Return all of the data exactly as given.

# start of DATASET EXTRACT

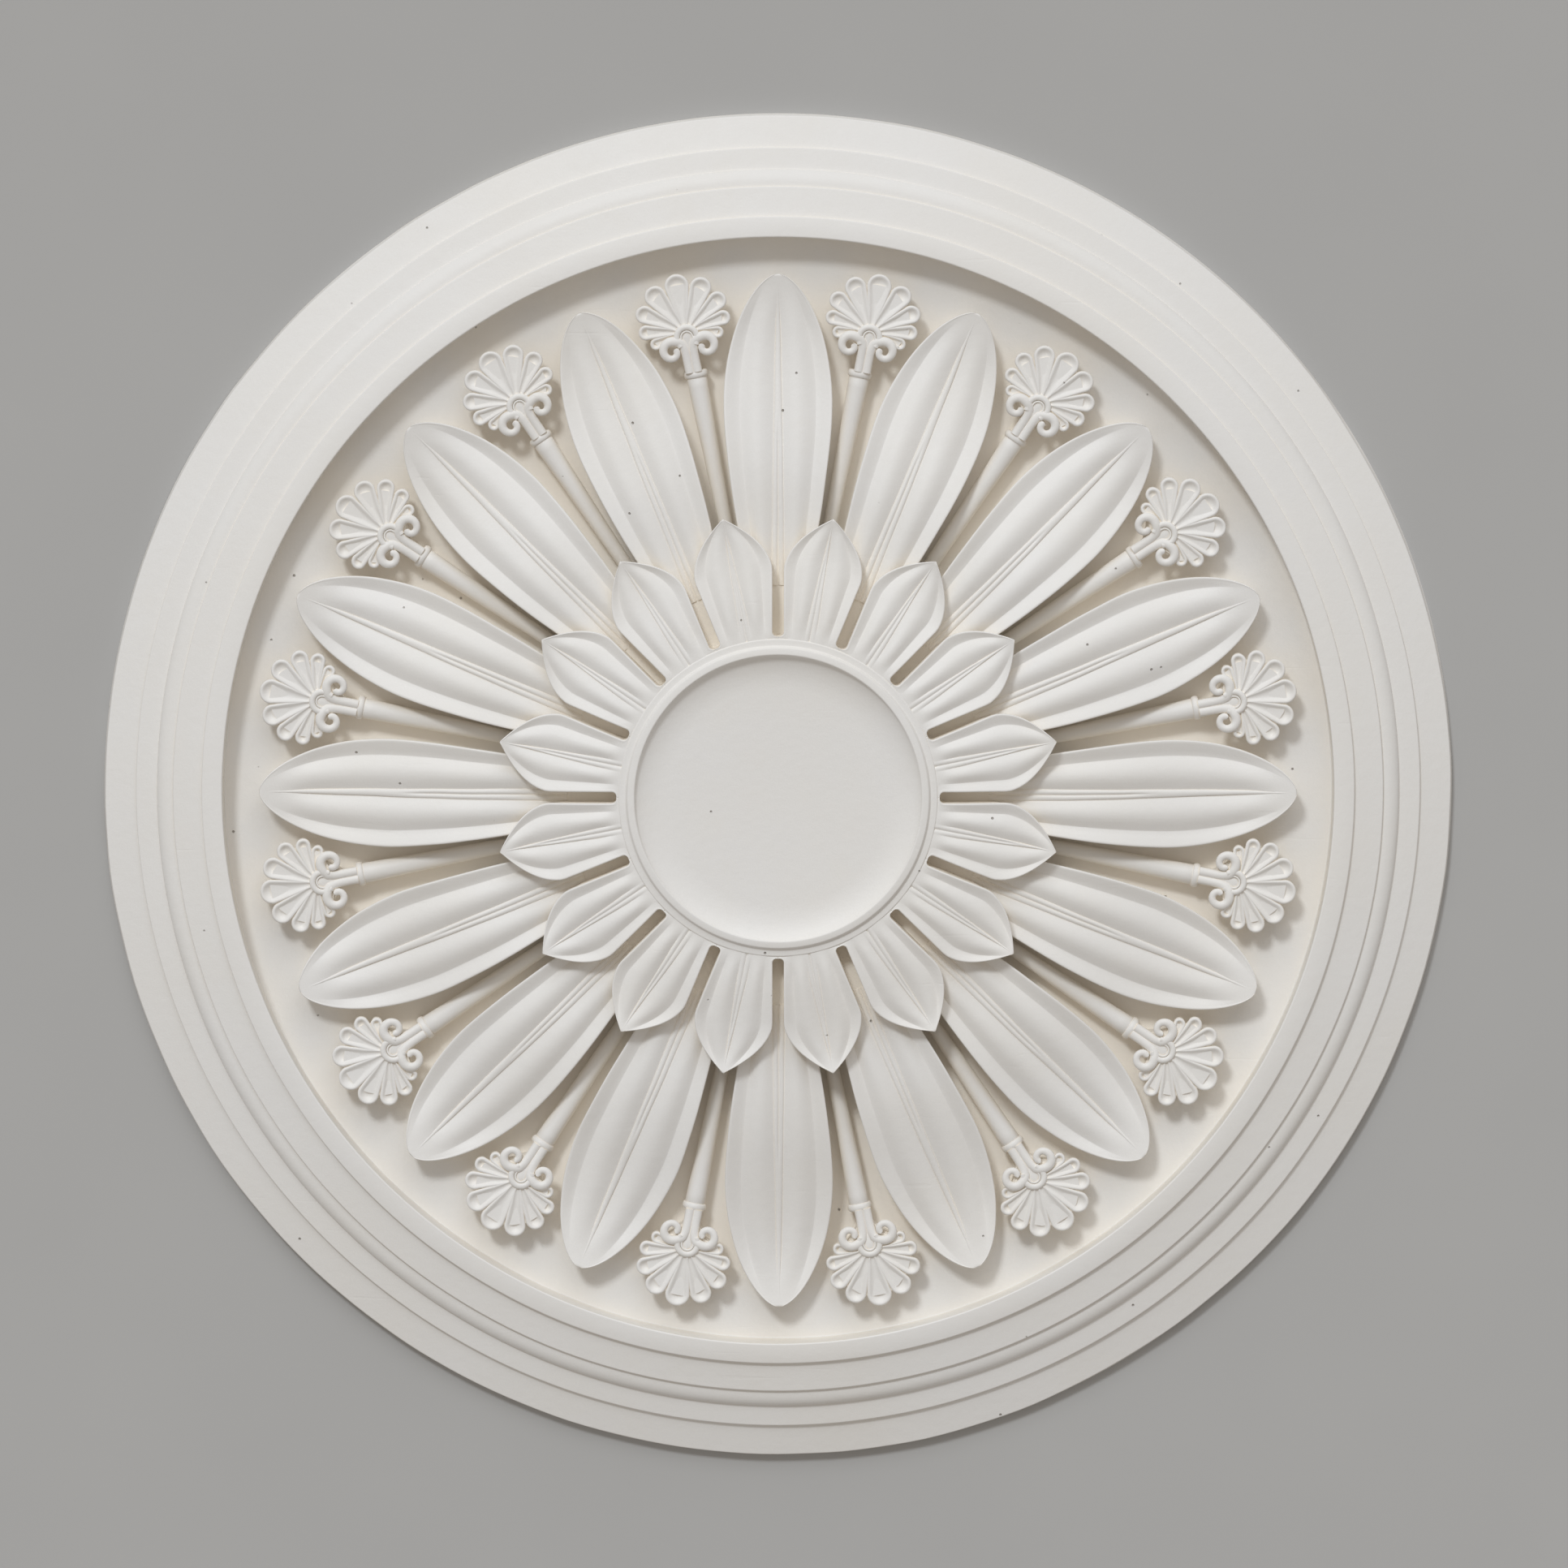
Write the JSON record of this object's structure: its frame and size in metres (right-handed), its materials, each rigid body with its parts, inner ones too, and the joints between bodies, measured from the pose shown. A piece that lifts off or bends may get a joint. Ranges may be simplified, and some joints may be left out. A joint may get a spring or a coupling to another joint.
{
  "type": "ceiling rose",
  "caption": "Round plaster ceiling rose: a moulded frame round a sunk field of long leaves and palmettes on stalks, with a raised rosette of small leaves and a shallow dish at the centre.",
  "frame": {"origin": "centre of the flat back, the face that lies against the ceiling", "axes": "+Z out of the decorated face, away from the ceiling; +Y along one large leaf. Turn the part over, +Z down, to hang it on a ceiling"},
  "size_m": [0.9, 0.9, 0.069],
  "materials": {
    "plaster": "matte cast plaster, unpainted"
  },
  "bodies": {
    "root": {"ceiling_rose": "plaster"}
  },
  "joints": []
}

# end of DATASET EXTRACT

▶ [SOLVED EXERCISE]
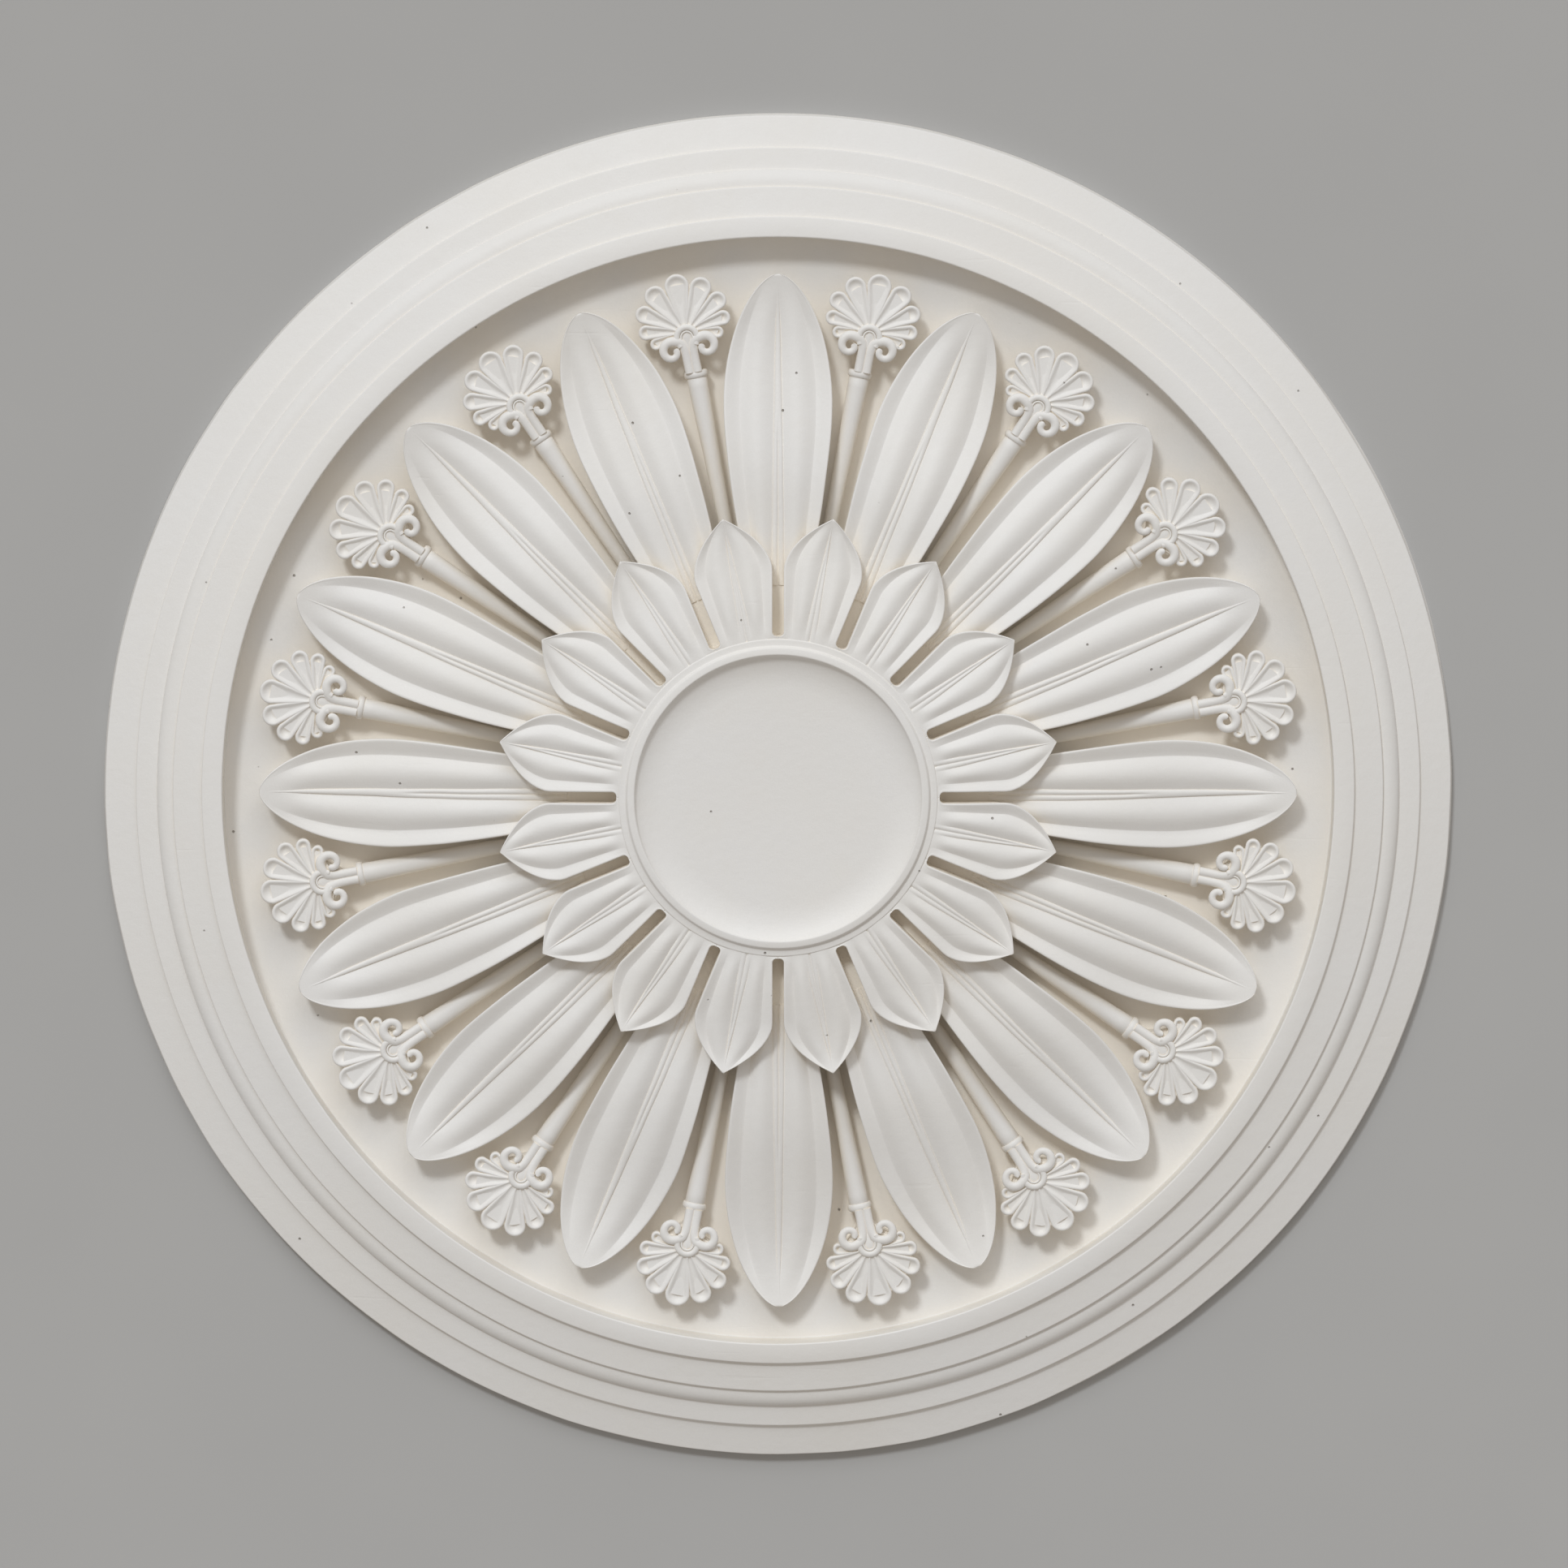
Write the JSON record of this object's structure: its frame and size in metres (right-handed), its materials, each rigid body with its parts, inner ones too, and the joints between bodies, measured from the pose shown. A piece that lifts off or bends may get a joint. Ranges may be simplified, and some joints may be left out. A joint may get a spring or a coupling to another joint.
{
  "type": "ceiling rose",
  "caption": "Round plaster ceiling rose: a moulded frame round a sunk field of long leaves and palmettes on stalks, with a raised rosette of small leaves and a shallow dish at the centre.",
  "frame": {"origin": "centre of the flat back, the face that lies against the ceiling", "axes": "+Z out of the decorated face, away from the ceiling; +Y along one large leaf. Turn the part over, +Z down, to hang it on a ceiling"},
  "size_m": [0.9, 0.9, 0.069],
  "materials": {
    "plaster": "matte cast plaster, unpainted"
  },
  "bodies": {
    "root": {"ceiling_rose": "plaster"}
  },
  "joints": []
}